Flip the coin and the point of view flips with it. The reverse shows the pitch arriving at home plate — a batter with his eyes locked on the ball, the catcher set, the umpire leaning in. It reads UNITED STATES OF AMERICA, E PLURIBUS UNUM, and the denomination, $1. The reverse was designed by Don Everhart, one of the Mint's most prolific modern sculptors, with medallic artist Craig A. Campbell.

There is also a special version. Some coins carry a small privy mark — a tiny extra device struck into the surface — in the shape of a stylized baseball diamond reading "100," tucked on the obverse beneath the pitcher's raised knee. It nods directly to the centennial: one hundred years since 1920. That diamond-privy coin was made in far smaller numbers than the plain version, which is why collectors single it out.

Key facts

Year struck
2022 only (one-year commemorative)
Denomination
$1 (silver dollar)
Composition
99.9% fine silver
Weight
26.73 g
Diameter
38.1 mm
Edge
Reeded
Mint
Philadelphia (P)
Obverse design
Matt Swaim, sculpted by Eric David Custer
Reverse design
Don Everhart, sculpted by Craig A. Campbell
Authorizing law
Public Law 116-209 (signed Dec. 4, 2020)
Program cap (silver dollar)
400,000 across all finishes
Surcharge
$10 per coin, to the Negro Leagues Baseball Museum
Special variant
Baseball-diamond '100' privy mark

Collecting it

This is a modern commemorative, so the appeal is not the chase for a coin nobody can find — it is a coin tied to a great story, struck in real silver, in a year that will never repeat.

The law set a hard ceiling of 400,000 silver dollars across every finish. The Mint never came close. Reported sales were a fraction of the cap, split between a Proof finish (the mirror-and-frosted look made for collectors), a standard Uncirculated finish, and the limited diamond-privy Proof. Because the privy-mark coin was the scarcest of the three, it tends to draw the most attention.

A note on grades: because these coins were sold straight from the Mint in protective packaging, most survive in pristine condition. That makes the top certified grades — PR70 / MS70, a perfect 70 on the 70-point Sheldon scale — far more common here than on a coin that actually circulated. With moderns, the gap between a 69 and a flawless 70 is often what separates two otherwise identical coins.

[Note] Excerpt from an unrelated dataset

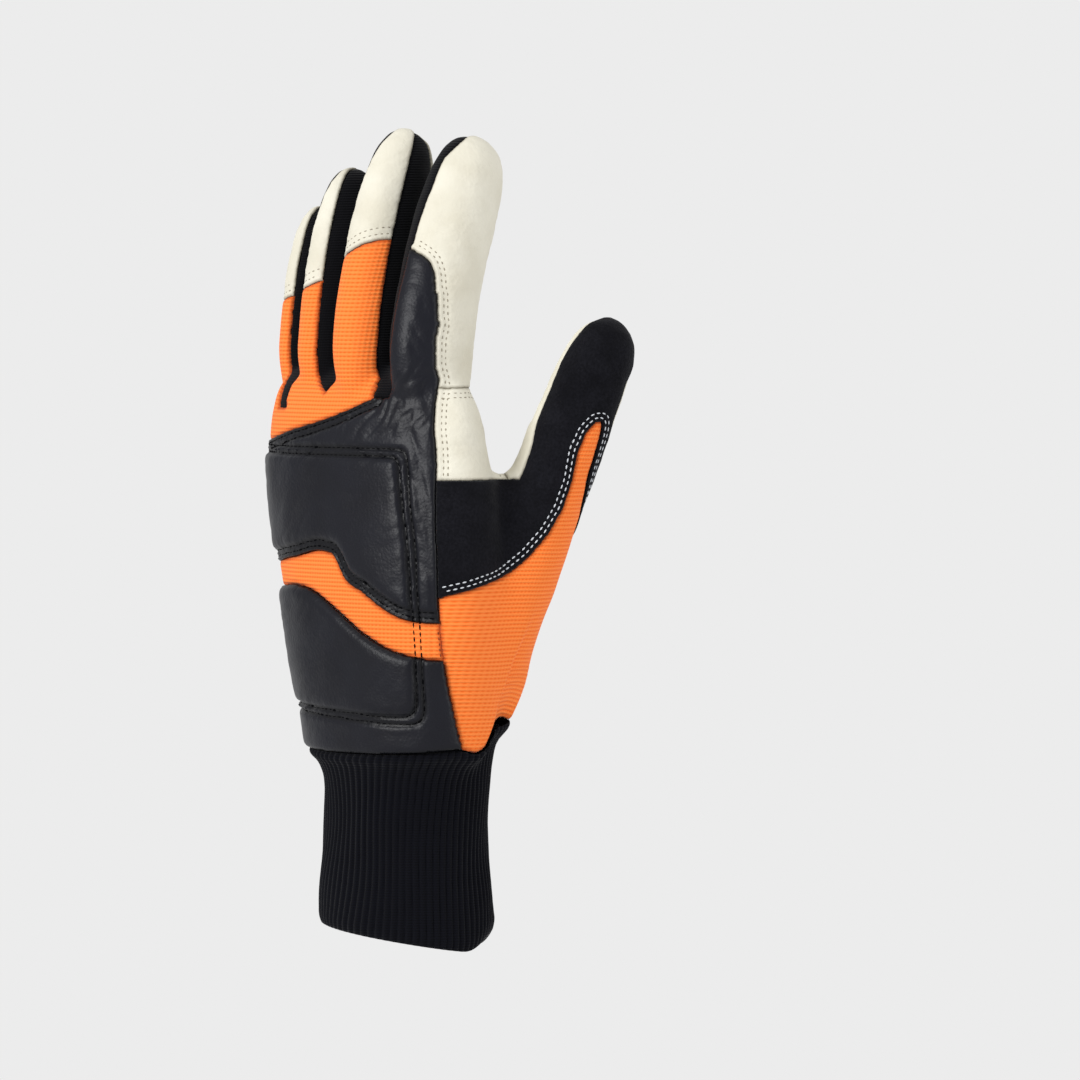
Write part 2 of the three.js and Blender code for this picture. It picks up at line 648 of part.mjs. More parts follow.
// The space around one finger, up to the lines that part it from its neighbours
function fingerSpace(finger) {
  const i = ACROSS.indexOf(finger);
  const rings = [WRIST + PALM_LENGTH / 2, WEB + FINGER_LENGTH * 1.2].map((z) => {
    const from = i > 0 ? between(ACROSS[i - 1], finger, z) + SEAM_RUN : -FAR;
    const to = i < ACROSS.length - 1 ? between(finger, ACROSS[i + 1], z) - SEAM_RUN : FAR;
    return [
      new THREE.Vector3(from, -FAR, z),
      new THREE.Vector3(to, -FAR, z),
      new THREE.Vector3(to, FAR, z),
      new THREE.Vector3(from, FAR, z),
    ];
  });
  return loft(rings);
}

// Quilting lines pressed into the palm
function quilting() {
  const lines = QUILT_LINES.map(({ left, right }) => {
    const half = QUILT_WIDTH / 2 / PALM_LENGTH;
    return prism(
      [
        { x: -0.7, up: left - half },
        { x: 0.6, up: right - half },
        { x: 0.6, up: right + half },
        { x: -0.7, up: left + half },
      ].map(place),
      0,
    );
  });
  return lines.reduce((a, b) => a.add(b)).subtract(handForm(-QUILT_DEPTH));
}

function cuffSolid() {
  const ring = (wide, deep, z, ribs) =>
    handRing(0, 0, z, wide, deep, RIB_COUNT * 2, 2).map((p, i) => {
      const size = 1 - (ribs * (i % 2) * RIB_DEPTH) / Math.hypot(p.x, p.y);
      const low = MOUTH_SLOPE * Math.max(1 - z / CUFF_LENGTH, 0);
      return new THREE.Vector3(p.x * size, p.y * size, z + low * (CUFF_WIDTH / 2 - p.x * 0.77 - p.y * 0.64));
    });
  const hem = HAND_ROWS[0];
  const wide = (PALM_WIDTH * hem.wide) / 2 - WALL - CUFF_EASE;
  const deep = (PALM_DEPTH * hem.deep) / 2 - WALL - CUFF_EASE;
  const outside = CUFF_ROWS.map((row) =>
    ring((CUFF_WIDTH * row.wide) / 2, (CUFF_DEPTH * row.deep) / 2, CUFF_LENGTH * row.up, 1),
  );
  const shift = new THREE.Vector3(PALM_WIDTH * hem.x, PALM_DEPTH * hem.y, 0);
  const tuck = [-CUFF_TUCK, CUFF_TUCK].map((rise) =>
    ring(wide, deep, 0, 1).map((p) => p.setZ(0).add(shift).setZ(hemHeight(p.y) + rise)),
  );
  const top = ring(wide - CUFF_WALL, deep - CUFF_WALL, 0, 0).map((p) =>
    p.setZ(0).add(shift).setZ(hemHeight(p.y) + CUFF_TUCK),
  );
  const inside = [0.5, 0].map((up) =>
    ring(
      (CUFF_WIDTH * at(CUFF_ROWS, up, "wide")) / 2 - CUFF_WALL,
      (CUFF_DEPTH * at(CUFF_ROWS, up, "deep")) / 2 - CUFF_WALL,
      CUFF_LENGTH * up,
      0,
    ),
  );
  return loft([...outside, ...tuck, top, ...inside], true);
}

const backPanels = back.subtract(thumbClear);
const stripe = beyond(STRIPE_BOTTOM, 1).intersect(beyond(STRIPE_TOP, -1));
const knucklePanel = knuckleForm(0).intersect(beyond(STRIPE_TOP, 1));
const knucklePanelClear = knuckleForm(SEAM_GAP);
const gussets = ACROSS.slice(1).map((right, i) => ({
  name: `fourchette_${ACROSS[i].name}_${right.name}`,
  form: skin.intersect(sideGusset(ACROSS[i], right, 0)),
}));
const gussetClear = ACROSS.slice(1)
  .map((right, i) => sideGusset(ACROSS[i], right, SEAM_GAP))
  .reduce((a, b) => a.add(b));

const fingerLeather = skin
  .intersect(fingerSide)
  .intersect(front.add(tips))
  .subtract(thumbClear)
  .subtract(gussetClear);

const COLOURS = {
  leather_black: { color: 0x24242a, roughness: 0.55 },
  leather_cream: { color: 0xe6e1d0, roughness: 0.75 },
  suede: { color: 0x1b1b20, roughness: 0.95 },
  knit_orange: { color: 0xff7a2e, roughness: 0.9 },
  knit_black: { color: 0x121318, roughness: 0.95 },
  gusset: { color: 0x0e0e10, roughness: 0.95 },
};

const PANELS = [
  { name: "cuff", look: "knit_black", form: cuffSolid() },
  {
    name: "palm_pad",
    look: "leather_cream",
    form: skin.intersect(front).intersect(palmSide).subtract(thumbClear).subtract(quilting()),
  },
  ...FINGER_ROWS.map((finger) => ({
    name: `${finger.name}_leather`,
    look: "leather_cream",
    form: fingerLeather.intersect(fingerSpace(finger)),
  })),
  {
    name: "knuckle_pad",
    look: "leather_black",
    form: padSkin.intersect(backPanels).intersect(knucklePanel).subtract(gussetClear),
  },
  {
    name: "wrist_pad",
    look: "leather_black",
    form: padSkin.intersect(backPanels).intersect(beyond(STRIPE_BOTTOM, -1)),
  },
  { name: "back_stripe", look: "knit_orange", form: stripeSkin.intersect(backPanels).intersect(stripe) },
  {
    name: "finger_knit",
    look: "knit_orange",
    form: skin.intersect(backPanels).subtract(knucklePanelClear).subtract(tipsClear).subtract(gussetClear),
  },
  { name: "thumb_knit", look: "knit_orange", form: skin.intersect(thumb).intersect(knit) },
  {
    name: "thumb_suede",
    look: "suede",
    form: skin.intersect(thumb).intersect(suedeForm(0)).subtract(knitClear),
  },
  {
    name: "thumb_leather",
    look: "leather_cream",
    form: skin.intersect(thumb).subtract(knitClear).subtract(suedeForm(SEAM_GAP)),
  },
  ...gussets.map((g) => ({ ...g, look: "gusset" })),
];

// The largest body of a cut form, without the slivers a cut can leave
function mainBody(form) {
  return form.decompose().reduce((a, b) => (b.volume() > a.volume() ? b : a));
}

const glove = new THREE.Group();
for (const { name, look, form } of PANELS) {
  const cut = mainBody(form).getMesh();
  const geometry = new THREE.BufferGeometry();
  geometry.setAttribute("position", new THREE.Float32BufferAttribute(cut.vertProperties, 3));
  geometry.setIndex(new THREE.Uint32BufferAttribute(cut.triVerts, 1));
  geometry.computeVertexNormals();
  const mesh = new THREE.Mesh(geometry, new THREE.MeshStandardMaterial({ ...COLOURS[look], metalness: 0 }));
  mesh.name = name;
  glove.add(mesh);
}

export default glove;
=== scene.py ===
"""A left-hand work glove for chainsaw use, standing open as worn: its leather, knit and stitching."""

import math

import bmesh
import bpy
import numpy as np
from bpy.props import FloatProperty, IntProperty, PointerProperty, StringProperty
from mathutils import Matrix, Vector, kdtree, noise
from mathutils.bvhtree import BVHTree


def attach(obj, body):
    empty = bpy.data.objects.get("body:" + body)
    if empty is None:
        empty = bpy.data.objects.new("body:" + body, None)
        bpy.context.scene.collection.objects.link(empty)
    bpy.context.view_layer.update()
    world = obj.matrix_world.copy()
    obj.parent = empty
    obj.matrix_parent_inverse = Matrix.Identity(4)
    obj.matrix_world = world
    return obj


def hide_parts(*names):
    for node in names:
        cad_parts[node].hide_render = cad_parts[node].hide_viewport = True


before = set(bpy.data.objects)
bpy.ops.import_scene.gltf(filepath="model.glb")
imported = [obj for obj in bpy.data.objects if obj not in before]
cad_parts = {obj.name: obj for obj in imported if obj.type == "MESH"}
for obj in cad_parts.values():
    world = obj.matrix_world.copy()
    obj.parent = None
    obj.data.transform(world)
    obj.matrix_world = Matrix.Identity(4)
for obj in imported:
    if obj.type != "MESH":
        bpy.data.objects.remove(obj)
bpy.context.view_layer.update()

bl_info = {
    "name": "Chainsaw work glove",
    "version": (1, 0, 0),
    "blender": (4, 5, 0),
    "location": "View3D > Sidebar > Glove",
    "description": "Builds a left-hand chainsaw work glove of leather, suede and knit, with its stitching",
    "category": "Add Mesh",
}

# Lengths are in millimetres here, and a finished mesh is scaled to metres.
# +Z runs up to the fingertips, +X to the thumb, -Y out of the back of the hand.
MM = 0.001
CUFF_LENGTH = 70.0
CUFF_WIDTH = 63.0
CUFF_DEPTH = 52.0
PALM_LENGTH = 130.0
PALM_WIDTH = 97.0
PALM_DEPTH = 43.0
FINGER_LENGTH = 83.0
FINGER_WIDTH = 22.6
FINGER_DEPTH = 28.0
THUMB_RISE = 130.0
THUMB_WIDTH = 28.0
HEM_LIFT = 2.5
HEM_SLOPE = 0.13
MOUTH_SLOPE = 0.15
SQUARENESS = 2.3
WRIST = CUFF_LENGTH
WEB = WRIST + PALM_LENGTH
THUMB_BASE = WRIST + 0.12 * PALM_LENGTH
SUEDE_EDGE = WRIST + 0.71 * PALM_LENGTH
FINGER_ROOT = 0.33
CURL_POWER = 1.5
THUMB_COLUMN = 0.61
WEB_WIDTH = 42.0
WEB_DEPTH = 24.0
# Where the web leaves the palm, as a share of its width
WEB_START = 0.24
# Where the thumb's suede begins and its knit ends, as shares of its rise
SUEDE_START = 0.2
KNIT_TIP = 0.74
# Share of the palm's length above which the side strips may lie
STRIP_ZONE = 0.88
# The surface is cut along each seam and along a line on either side of it, at these distances
SEAM_CUTS = (0.0, 0.55, -0.55)
# How far a panel's seam allowance runs under its neighbour, and how deep
LAP_WIDTH = 0.62
LAP_DEPTH = 1.1
# Patches with fewer faces than this aren't panels, and lines with fewer points aren't stitch rows
SMALLEST_PANEL = 260
SHORTEST_ROW = 14
# The camera's turn from the back of the hand and its height, in degrees, its distance and the width that
# it sees at the glove, in metres, and the point that it aims at: metres to the right of the cuff, and up
CAMERA = {"turn": 45, "tilt": 2, "distance": 3.0, "frame_width": 0.3705, "right": 0.046, "up": 0.141}
# A distance from a seam that is too long to matter
FAR_OFF = 99.0


def table(names, *rows):
    """A table with named columns."""
    return {name: np.array(column, float) for name, column in zip(names.split(), zip(*rows))}


HAND = table(
    "up x y wide deep",
    (0.0, 0.005, -0.02, 0.775, 1.21), (0.12, -0.002, -0.045, 0.815, 1.21),
    (0.26, -0.008, -0.085, 0.885, 1.15), (0.39, -0.02, -0.105, 0.938, 1.09),
    (0.52, -0.036, -0.118, 0.98, 1.02), (0.65, -0.062, -0.112, 1.0, 0.98),
    (0.79, -0.093, -0.105, 0.99, 0.91), (0.89, -0.108, -0.105, 0.95, 0.81),
    (0.955, -0.12, -0.095, 0.87, 0.67), (1.0, -0.134, -0.07, 0.76, 0.42),
)
FINGERS = {
    "little": {"x": -0.533, "y": 0.08, "rise": 0.665, "lean": -0.078, "curl": 0.19, "girth": 0.8},
    "ring": {"x": -0.325, "y": -0.11, "rise": 0.825, "lean": -0.085, "curl": 0.235, "girth": 0.9},
    "middle": {"x": -0.09, "y": -0.19, "rise": 0.98, "lean": -0.088, "curl": 0.32, "girth": 1.0},
    "index": {"x": 0.165, "y": -0.09, "rise": 0.943, "lean": -0.07, "curl": 0.35, "girth": 1.12},
}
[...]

If you want the "why it was made" in your hand, any of the three works. If you want the version most collectors talk about, look for the 100-diamond privy mark beneath the pitcher's knee.

Questions collectors ask

What anniversary does the 2022 Negro Leagues Baseball dollar mark?

The 100th anniversary of the Negro National League, founded in Kansas City on February 13, 1920. Congress authorized the coin in the Negro Leagues Baseball Centennial Commemorative Coin Act, signed into law on December 4, 2020 as Public Law 116-209.

Is the coin made of real silver?

Yes. It is struck in 99.9% fine silver, weighs 26.73 grams, and measures 38.1 mm across. It is genuine U.S. legal tender with a face value of $1, though its silver and collector value far exceed that.

What is the baseball-diamond privy mark?

A small extra design — a stylized baseball diamond reading '100' — struck on the obverse beneath the pitcher's raised knee, marking the league's centennial. It appears only on a limited-mintage version of the coin, which is why that variant is the most sought-after of the three.

Who designed the coin?

The obverse, a pitcher in mid-throw, was designed by Matt Swaim and sculpted by U.S. Mint artist Eric David Custer. The reverse, the view of a pitch reaching home plate, was designed by Don Everhart and sculpted by Craig A. Campbell.

Where did the money go?

Each silver dollar carried a $10 surcharge, paid by law to the Negro Leagues Baseball Museum in Kansas City to support its educational and outreach programs and exhibits.

Can I still buy one from the Mint?

No. By law the coins could be sold only during 2022. Once that year ended, the program closed permanently. They now trade on the secondary collector market.